The monastery was closed as part of the secularisation program of 1835 (the Ecclesiastical confiscations of Mendizábal).

Following a Papal Decree of 1925, the Hieronymite Order was re-established here in the following years and was finally granted its Rule in 1969.

==Art works==
There are some works of art in the monastery, for example a 16th-century retable in Renaissance style. However, it is perhaps better known for its association with works that have been removed.
Following the closure of the monastery in the 1830s, some of its works of art were moved to Madrid where they were stored in a monastery at Atocha.
In the 1870s they were moved again to the Royal Gallery of El Prado in Madrid, where they were stored with little further research, although one painting, the Fountain of Life, also known as the Fountain of Grace, attracted particular interest. Greater investigation took place between 2000 and 2003.
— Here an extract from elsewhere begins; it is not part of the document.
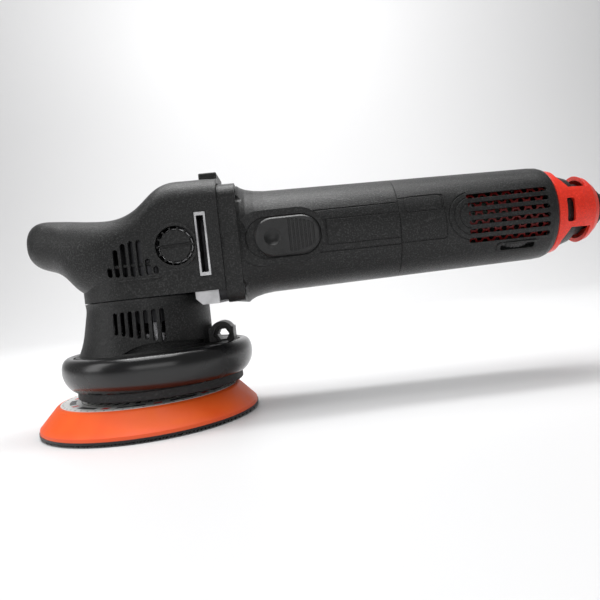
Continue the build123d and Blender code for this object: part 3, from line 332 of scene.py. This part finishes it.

===The Fountain of Grace===
The painting The Fountain of Grace (The Triumph of the Church over the Synagogue), has attracted interest because of its presumed connection to the artist Jan van Eyck. It is recorded in the monastery's cartulary as a gift from its founder Henry IV of Castile in 1454. It uses the same symbolic language and constructional forms as part of The Mystic Lamb polyptych in St Bavo's Cathedral, Ghent, Belgium.
Theories regarding its attribution have included the idea that it was rushed copy of a lost original, originally commissioned by Pope Eugene IV for a chapel in Brussels, possibly undertaken by Jan van Eyck during a diplomatic mission he undertook to the Iberian Peninsula in the 1430s.
There are good reasons for thinking that it was intended for a Spanish client, but current thinking is that is not by Van Eyck, but is from his workshop.

==Access and conservation==
In 1914 the monastery was declared a National Monument. The monastery is open to the public on a limited basis.